Edith Cowan University (ECU) is partnering with Western Australia high schools to offer students the opportunity to participate in real-world research that employs geospatial techniques.
Year 7 to 11 students from 23 high schools across Western Australia, including three schools from regional Western Australia, have been offered an internship program with the IGNIS project.
The IGNIS mission will be conducted over three stages, the first of which is the airborne survey of southwest Western Australia to map temperature signatures and lightning activity across the state.
The second stage would involve the launch of a 12U satellite to map and track thermal and lightning patterns from low-Earth orbit, while the third stage would involve a deep-space mission to study the interaction of solar activity and lightning on Jupiter and its moon Io.

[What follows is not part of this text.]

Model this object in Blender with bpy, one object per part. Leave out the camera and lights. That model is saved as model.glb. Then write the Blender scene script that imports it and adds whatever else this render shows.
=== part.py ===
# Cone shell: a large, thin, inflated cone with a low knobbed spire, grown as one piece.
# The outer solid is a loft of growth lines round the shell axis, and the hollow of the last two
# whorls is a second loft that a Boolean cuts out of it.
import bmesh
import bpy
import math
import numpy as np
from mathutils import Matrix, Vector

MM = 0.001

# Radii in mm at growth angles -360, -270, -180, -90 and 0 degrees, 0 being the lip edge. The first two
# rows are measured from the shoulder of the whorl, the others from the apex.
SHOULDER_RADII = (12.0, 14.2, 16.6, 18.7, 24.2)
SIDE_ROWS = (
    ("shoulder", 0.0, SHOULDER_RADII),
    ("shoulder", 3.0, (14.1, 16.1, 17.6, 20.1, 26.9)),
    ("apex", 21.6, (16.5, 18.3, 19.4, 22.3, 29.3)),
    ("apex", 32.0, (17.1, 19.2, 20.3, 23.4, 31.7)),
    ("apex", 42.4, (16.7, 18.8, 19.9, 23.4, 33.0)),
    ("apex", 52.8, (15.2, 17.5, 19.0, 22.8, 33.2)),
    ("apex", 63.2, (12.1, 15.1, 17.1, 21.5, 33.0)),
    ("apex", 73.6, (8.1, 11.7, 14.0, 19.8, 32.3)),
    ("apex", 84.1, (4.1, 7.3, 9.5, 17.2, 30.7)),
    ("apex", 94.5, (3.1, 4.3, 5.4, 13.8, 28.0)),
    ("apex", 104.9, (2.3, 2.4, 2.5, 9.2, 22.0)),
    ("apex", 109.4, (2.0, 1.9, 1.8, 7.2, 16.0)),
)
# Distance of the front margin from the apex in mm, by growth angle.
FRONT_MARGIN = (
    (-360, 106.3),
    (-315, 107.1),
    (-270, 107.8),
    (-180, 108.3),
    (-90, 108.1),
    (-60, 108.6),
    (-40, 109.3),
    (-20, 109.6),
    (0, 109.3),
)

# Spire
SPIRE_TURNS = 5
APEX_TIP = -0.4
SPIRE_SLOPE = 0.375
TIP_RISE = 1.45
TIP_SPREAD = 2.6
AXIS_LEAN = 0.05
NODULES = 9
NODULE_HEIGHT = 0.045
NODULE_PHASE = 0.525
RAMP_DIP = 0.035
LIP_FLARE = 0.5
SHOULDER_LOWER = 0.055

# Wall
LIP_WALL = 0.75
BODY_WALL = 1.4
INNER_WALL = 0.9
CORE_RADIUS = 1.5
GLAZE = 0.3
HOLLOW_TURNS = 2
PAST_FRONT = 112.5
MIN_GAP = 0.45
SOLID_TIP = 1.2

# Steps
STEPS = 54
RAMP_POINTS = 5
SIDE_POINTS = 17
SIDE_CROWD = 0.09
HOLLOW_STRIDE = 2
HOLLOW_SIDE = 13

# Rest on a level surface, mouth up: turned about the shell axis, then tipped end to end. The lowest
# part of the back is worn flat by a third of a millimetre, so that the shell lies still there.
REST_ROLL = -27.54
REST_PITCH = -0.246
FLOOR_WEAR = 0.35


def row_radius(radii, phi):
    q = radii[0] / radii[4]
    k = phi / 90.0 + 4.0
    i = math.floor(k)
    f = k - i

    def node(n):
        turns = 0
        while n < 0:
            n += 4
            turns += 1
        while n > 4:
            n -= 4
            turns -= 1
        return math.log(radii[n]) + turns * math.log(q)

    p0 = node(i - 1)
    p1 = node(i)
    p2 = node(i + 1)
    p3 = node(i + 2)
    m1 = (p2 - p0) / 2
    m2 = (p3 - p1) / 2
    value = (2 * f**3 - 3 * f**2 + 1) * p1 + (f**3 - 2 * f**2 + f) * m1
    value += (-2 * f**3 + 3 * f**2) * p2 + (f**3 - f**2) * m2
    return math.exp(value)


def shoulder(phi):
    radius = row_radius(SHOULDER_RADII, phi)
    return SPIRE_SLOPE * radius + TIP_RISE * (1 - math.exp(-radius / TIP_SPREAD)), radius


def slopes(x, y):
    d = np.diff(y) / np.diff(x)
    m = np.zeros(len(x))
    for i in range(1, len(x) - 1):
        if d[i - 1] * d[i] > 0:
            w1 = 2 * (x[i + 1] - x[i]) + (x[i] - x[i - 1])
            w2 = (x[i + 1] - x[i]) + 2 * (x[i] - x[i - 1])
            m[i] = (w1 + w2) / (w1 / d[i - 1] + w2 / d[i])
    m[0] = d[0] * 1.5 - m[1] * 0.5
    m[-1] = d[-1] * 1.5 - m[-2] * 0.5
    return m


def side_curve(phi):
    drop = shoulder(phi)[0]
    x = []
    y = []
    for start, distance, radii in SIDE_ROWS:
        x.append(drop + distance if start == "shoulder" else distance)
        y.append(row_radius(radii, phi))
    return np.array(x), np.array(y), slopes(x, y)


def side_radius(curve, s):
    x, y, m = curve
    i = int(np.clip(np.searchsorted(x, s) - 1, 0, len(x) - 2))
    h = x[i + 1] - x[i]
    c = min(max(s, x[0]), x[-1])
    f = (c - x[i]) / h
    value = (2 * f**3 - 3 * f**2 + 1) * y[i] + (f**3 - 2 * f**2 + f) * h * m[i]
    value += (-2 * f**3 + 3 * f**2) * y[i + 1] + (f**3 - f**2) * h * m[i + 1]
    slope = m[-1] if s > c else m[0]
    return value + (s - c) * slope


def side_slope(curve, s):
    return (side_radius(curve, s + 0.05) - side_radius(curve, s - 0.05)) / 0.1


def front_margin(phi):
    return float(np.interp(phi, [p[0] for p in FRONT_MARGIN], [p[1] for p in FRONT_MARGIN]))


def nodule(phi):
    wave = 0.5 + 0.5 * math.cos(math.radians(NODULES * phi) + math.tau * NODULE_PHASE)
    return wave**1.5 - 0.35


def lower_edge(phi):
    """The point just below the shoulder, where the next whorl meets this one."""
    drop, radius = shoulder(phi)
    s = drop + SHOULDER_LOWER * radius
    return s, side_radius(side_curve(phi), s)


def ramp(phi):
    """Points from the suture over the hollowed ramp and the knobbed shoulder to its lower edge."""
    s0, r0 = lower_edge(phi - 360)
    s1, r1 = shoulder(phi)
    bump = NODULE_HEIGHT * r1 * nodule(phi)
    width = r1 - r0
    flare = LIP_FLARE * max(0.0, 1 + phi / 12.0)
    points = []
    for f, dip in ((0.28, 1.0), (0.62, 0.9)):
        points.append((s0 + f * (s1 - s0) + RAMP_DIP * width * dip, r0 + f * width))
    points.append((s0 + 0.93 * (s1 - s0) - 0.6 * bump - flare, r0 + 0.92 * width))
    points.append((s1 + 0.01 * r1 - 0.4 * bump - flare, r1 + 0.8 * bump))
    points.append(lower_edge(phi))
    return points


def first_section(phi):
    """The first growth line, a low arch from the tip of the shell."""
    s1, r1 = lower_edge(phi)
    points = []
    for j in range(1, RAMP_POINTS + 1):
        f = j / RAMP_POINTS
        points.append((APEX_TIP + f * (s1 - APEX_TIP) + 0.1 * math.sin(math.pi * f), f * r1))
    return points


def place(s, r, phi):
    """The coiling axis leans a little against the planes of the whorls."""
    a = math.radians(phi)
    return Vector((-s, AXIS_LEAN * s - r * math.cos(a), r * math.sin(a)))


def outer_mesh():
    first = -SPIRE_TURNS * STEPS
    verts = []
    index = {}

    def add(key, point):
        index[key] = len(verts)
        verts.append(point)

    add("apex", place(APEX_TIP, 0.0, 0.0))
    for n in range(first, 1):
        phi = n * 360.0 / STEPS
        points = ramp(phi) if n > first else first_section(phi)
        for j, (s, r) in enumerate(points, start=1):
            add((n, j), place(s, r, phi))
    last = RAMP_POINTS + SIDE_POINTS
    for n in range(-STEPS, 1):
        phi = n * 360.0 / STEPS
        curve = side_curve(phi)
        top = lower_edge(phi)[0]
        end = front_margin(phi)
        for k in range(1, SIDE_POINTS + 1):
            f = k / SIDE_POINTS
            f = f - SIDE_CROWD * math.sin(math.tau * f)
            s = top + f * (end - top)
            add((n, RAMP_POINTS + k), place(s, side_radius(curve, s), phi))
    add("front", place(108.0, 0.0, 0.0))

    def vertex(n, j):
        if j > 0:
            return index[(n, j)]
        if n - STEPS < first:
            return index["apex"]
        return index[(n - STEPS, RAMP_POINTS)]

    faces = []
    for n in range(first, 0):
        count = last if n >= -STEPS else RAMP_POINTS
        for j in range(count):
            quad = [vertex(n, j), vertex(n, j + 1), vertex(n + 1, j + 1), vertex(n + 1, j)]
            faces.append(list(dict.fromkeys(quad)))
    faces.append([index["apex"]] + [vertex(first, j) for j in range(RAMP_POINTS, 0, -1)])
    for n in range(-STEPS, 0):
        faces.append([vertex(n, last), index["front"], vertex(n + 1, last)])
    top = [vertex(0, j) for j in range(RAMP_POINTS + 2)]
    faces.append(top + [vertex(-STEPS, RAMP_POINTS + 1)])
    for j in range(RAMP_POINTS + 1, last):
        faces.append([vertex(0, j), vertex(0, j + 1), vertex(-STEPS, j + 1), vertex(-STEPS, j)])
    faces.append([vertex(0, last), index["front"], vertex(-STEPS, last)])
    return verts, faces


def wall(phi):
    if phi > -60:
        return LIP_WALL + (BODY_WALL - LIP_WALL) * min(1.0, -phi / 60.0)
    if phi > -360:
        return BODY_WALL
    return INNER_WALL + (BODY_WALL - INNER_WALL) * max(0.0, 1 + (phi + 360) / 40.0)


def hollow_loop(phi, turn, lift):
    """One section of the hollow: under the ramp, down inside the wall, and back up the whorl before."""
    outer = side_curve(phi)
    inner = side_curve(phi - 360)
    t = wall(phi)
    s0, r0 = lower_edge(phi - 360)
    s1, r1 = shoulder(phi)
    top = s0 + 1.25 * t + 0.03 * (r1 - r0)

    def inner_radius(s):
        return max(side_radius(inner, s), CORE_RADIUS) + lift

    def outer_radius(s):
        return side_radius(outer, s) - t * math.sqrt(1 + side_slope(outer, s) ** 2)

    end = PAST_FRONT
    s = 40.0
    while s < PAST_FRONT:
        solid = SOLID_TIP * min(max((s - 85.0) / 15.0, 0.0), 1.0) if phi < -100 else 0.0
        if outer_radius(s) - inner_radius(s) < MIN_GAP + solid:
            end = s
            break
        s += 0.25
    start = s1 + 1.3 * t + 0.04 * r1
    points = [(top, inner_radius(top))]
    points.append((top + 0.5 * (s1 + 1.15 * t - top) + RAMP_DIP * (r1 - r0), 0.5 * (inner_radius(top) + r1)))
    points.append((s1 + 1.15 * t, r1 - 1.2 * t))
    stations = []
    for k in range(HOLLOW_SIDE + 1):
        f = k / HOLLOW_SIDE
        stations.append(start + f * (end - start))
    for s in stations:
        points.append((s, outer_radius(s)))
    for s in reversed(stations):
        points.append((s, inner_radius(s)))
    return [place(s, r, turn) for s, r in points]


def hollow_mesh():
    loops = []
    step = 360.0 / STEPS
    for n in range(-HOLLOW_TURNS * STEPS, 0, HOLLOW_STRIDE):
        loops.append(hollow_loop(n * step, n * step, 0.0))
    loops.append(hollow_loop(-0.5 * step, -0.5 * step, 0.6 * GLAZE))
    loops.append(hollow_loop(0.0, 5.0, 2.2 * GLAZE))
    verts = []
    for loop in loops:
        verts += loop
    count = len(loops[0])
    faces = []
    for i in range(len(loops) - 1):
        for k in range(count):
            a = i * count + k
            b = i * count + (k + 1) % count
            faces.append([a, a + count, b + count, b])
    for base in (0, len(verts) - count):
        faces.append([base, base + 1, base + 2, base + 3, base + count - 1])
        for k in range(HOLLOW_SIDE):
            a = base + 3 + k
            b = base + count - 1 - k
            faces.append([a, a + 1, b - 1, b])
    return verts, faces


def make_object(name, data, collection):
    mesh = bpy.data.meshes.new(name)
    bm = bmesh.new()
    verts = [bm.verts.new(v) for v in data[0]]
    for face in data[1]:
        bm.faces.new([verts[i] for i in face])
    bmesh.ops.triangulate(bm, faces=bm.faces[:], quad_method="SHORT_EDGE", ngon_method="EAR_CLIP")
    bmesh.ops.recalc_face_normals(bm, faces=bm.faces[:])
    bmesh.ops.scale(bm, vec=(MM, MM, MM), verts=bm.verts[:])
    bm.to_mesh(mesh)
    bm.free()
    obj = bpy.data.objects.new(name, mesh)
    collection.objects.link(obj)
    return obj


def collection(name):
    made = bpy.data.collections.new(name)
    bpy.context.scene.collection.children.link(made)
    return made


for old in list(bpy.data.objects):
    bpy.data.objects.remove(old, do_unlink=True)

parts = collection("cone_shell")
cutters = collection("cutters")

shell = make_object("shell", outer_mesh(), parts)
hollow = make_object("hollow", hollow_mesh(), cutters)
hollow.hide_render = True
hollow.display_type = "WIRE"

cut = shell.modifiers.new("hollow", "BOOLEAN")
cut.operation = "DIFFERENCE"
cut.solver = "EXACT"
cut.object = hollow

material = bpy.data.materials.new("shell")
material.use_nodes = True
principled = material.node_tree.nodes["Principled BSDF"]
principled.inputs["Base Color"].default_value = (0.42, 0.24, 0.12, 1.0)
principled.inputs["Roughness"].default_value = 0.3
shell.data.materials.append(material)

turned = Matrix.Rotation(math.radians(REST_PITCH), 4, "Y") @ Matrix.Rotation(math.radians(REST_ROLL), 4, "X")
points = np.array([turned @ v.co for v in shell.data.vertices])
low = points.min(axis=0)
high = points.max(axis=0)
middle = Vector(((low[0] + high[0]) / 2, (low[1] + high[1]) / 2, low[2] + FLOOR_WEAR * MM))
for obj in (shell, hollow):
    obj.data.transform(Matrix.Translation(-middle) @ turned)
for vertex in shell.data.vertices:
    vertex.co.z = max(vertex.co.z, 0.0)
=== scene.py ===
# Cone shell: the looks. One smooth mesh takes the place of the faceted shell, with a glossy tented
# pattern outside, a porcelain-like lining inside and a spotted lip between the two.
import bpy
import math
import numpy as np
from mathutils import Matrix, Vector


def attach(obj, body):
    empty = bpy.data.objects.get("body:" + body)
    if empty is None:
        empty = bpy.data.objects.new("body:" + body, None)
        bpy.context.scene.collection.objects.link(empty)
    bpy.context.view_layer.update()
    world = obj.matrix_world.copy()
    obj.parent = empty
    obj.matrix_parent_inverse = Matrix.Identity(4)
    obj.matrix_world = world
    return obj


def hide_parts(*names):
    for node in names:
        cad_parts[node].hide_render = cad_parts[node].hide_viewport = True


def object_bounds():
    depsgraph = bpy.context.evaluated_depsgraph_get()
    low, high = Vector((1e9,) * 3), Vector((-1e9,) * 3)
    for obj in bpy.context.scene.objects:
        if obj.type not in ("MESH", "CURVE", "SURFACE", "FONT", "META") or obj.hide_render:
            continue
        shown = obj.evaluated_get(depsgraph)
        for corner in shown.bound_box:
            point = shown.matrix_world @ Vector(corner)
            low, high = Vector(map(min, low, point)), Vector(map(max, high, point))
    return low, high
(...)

The IGNIS student internship program will enable students to work directly with ECU School of Engineering academics and researchers, as well as aerospace industry professionals, NASA scientists and Aboriginal rangers.

The program will include immersive opportunities traditionally only found in university settings and enable students to become active contributors to the research.
In addition to teaching students how to conduct advanced data analysis and interpretation, the hands-on experience would also focus on all the research and mechanics necessary to ultimately understand what is required to build a satellite that will completement IGNIS project.
“This internship will allow students to interact with experience space professionals, learn from them and help make a difference to our communities suffering from bushfires every year,” said ECU School of Engineering, Executive Dean, Professor Paulo de Souza.
The student internship program will be hosted across six phases at the ECU Joondalup Campus between May and December, with the regional schools able to access the sessions remotely.
The IGNIS Project is a collaboration led by ECU, with The University of New South Wales in Canberra, The University of Adelaide, University of Technology Sydney (UTS), The University of Newcastle and the University of Alabama in Huntsville.